In the picture, set in 1999 Sierra Leone, Leonardo DiCaprio plays Danny Archer, a battle-tested young man, born in what was then Rhodesia, who’d once fought in the ranks of South African Colonel Coetzee (Arnold Vosloo), now head, it seems, of a private army of soldiers of fortune. Archer is in the employ of a British diamond firm, smuggling gems mined by laborers enslaved to a brutal anti-government guerrilla army into a neighboring country. He’s caught and briefly jailed by soldiers, but while incarcerated he learns of a large stone secreted away in the wild by another inmate, Solomon Vandy (Djimon Hounsou), a villager who’d been seized by the guerrillas to serve as a worker, while his beloved young son was taken by them to be brainwashed into one of their “child soldiers” controlled by drugs and inured to violence. Wanting the diamond to get out of Africa, Archer promises the reunite Vandy with his family if he’ll lead him to it. And to finagle their way past sentry posts into the war zone where it’s buried, Danny uses his charms on the implausibly squeaky-clean, highly principled American reporter Maddy Bowen (Jennifer Connelly).

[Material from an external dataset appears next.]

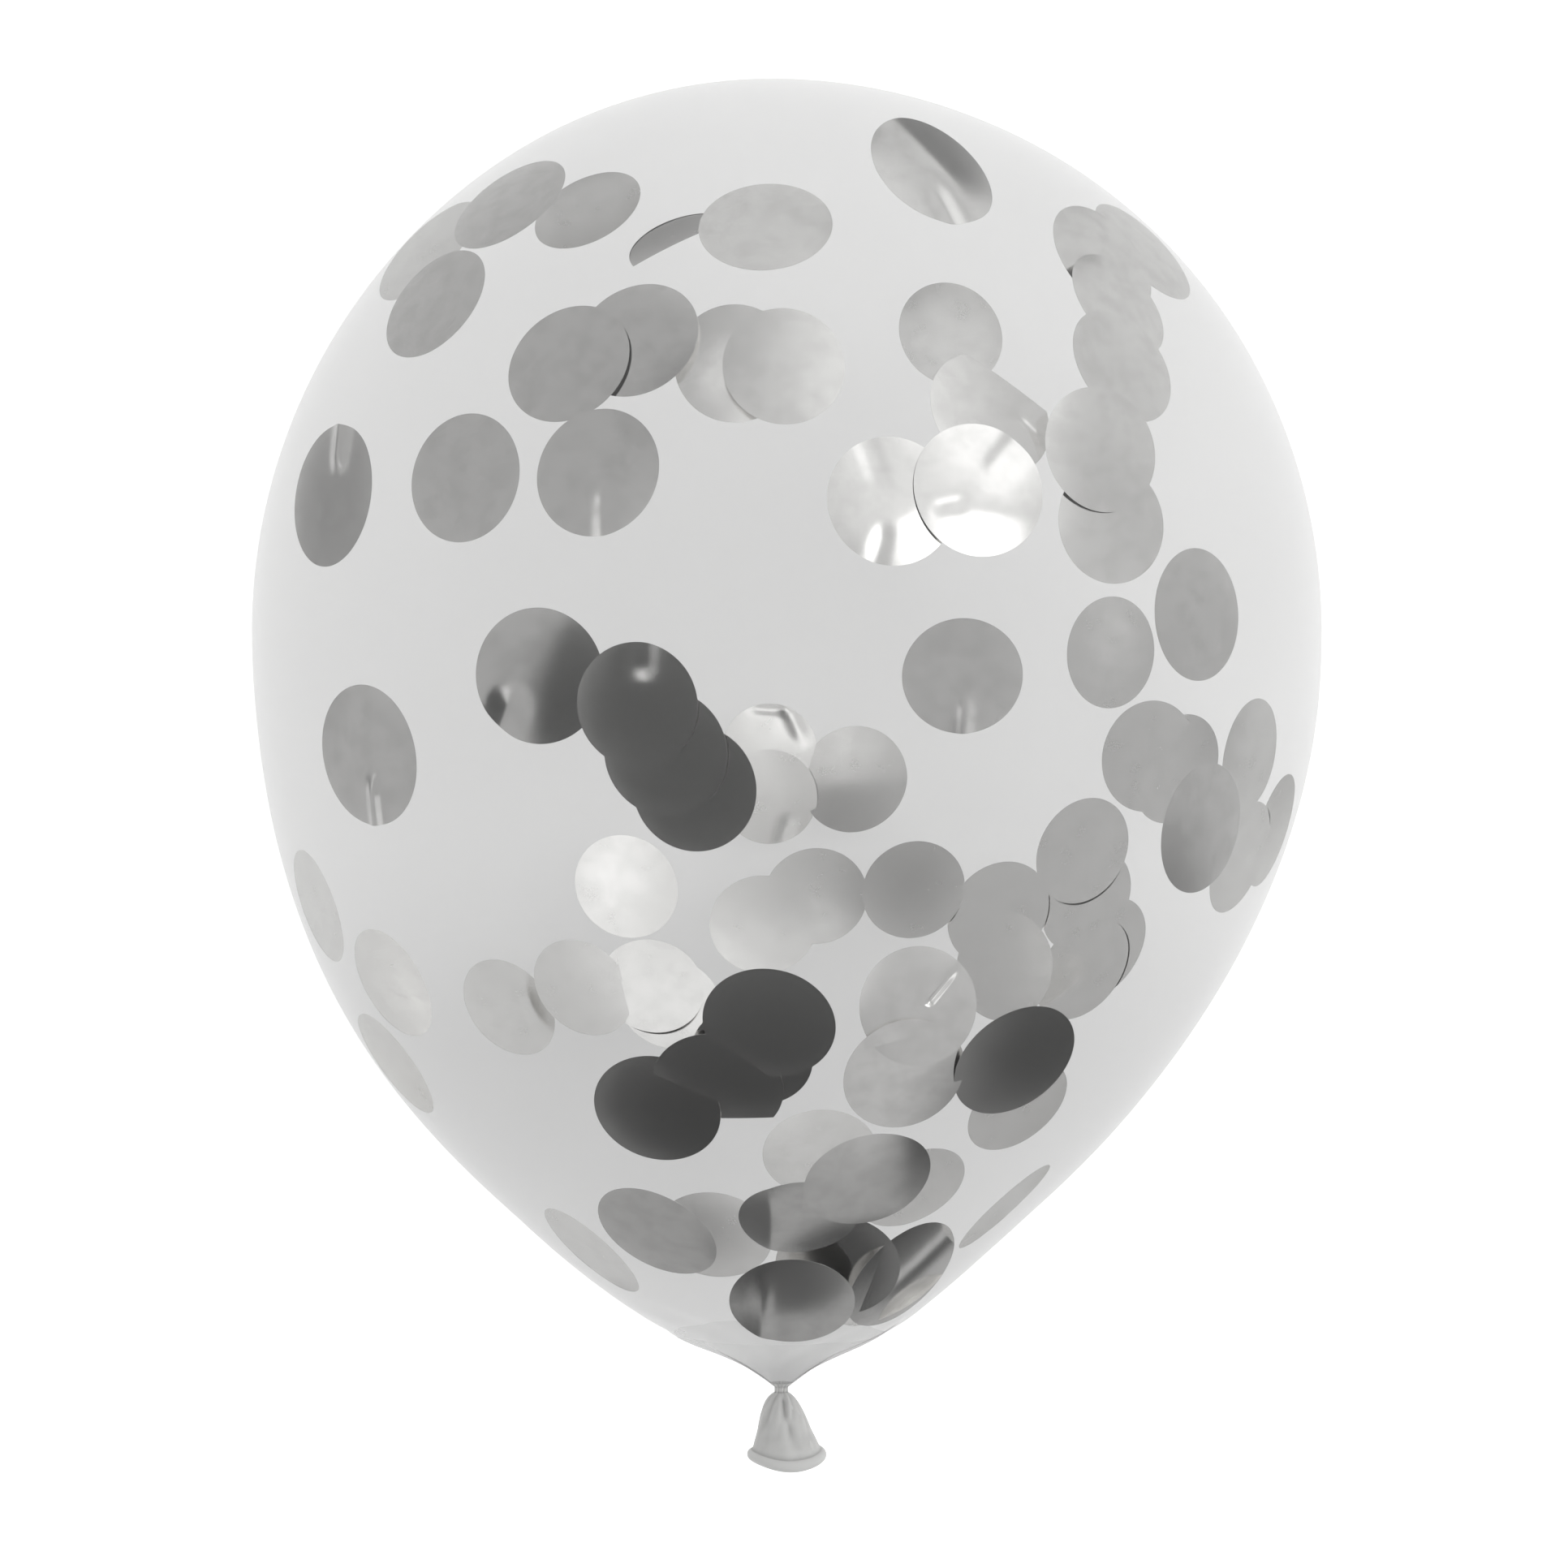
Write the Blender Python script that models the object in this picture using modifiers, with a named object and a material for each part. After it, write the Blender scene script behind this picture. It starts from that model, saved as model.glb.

It wouldn’t be of much import to track the ins and outs of what follows. Suffice it to say that along the way Archer’s venality gradually turns to something more redemptive and (as the autobiographical details he pours out to Maddy in a breakthrough moment suggest) he will eventually prove a self-sacrificing fellow, willing to give up much to help Maddy uncover the nefarious schemes of the diamond firms making a killing off the continent’s blood-soaked gems. And, of course, the gruffness he originally shows toward Vandy is transformed into unexpected brotherhood, so much so that he’ll abandon his own dreams–and more–to reunite the man with his family.
This is very formulaic stuff, made even worse by a decision to add so many climaxes to the last half-hour that by the time the final one comes along, it feels like an exhausted runner completing the ultimate lap in a marathon. And although the picture has the courage–if that’s the right word–to choose the less crowd-pleasing of the two obvious conclusions to its romantic plot thread, one can give it credit only for electing the lesser of two banalities. There’s also something vaguely unseemly about using the civil war of the nineties in Sierra Leone as the film’s backdrop, especially in terms of the subplot involving Vandy’s son and his initiation into the company of child soldiers. That phenomenon is a horrifying business, certainly worthy of serious screen treatment; but here it becomes little more than a mechanism for a soapoperatic episode.
As for the cast, it’s pretty much DiCaprio’s show. Strutting about with an air that combines wounded experience with boyish charm, and sporting an accent that goes on and off, he easily dominates his co-stars. Except for a few moments when he’s allowed to show his emotions at full throttle, Hounsou is restrained and dignified in the same way Brock Peters was in “To Kill a Mockingbird” half a century ago, and Connelly is even less challenged than she was in the recent “Little Children.” Despite its epic length, this is basically a three-character piece, in which apart from Vosloo no one else makes much of an impression. Technically all is well, with ace cinematographer Eduardo Sierra capturing the African locations skillfully in widescreen format, though James Newton Howard’s score is nondescript.
The issues raised by “Blood Diamond” are real. But as with most of Zwick’s films, the high principles and good intentions don’t compensate for the obvious point-making and flabby execution. This film joins “The Interpreter” and “The Constant Gardener” as another attempt to convey the torment of post-colonial Africa that doesn’t fulfill its ambitions. “The Last King of Scotland” comes closer to the mark.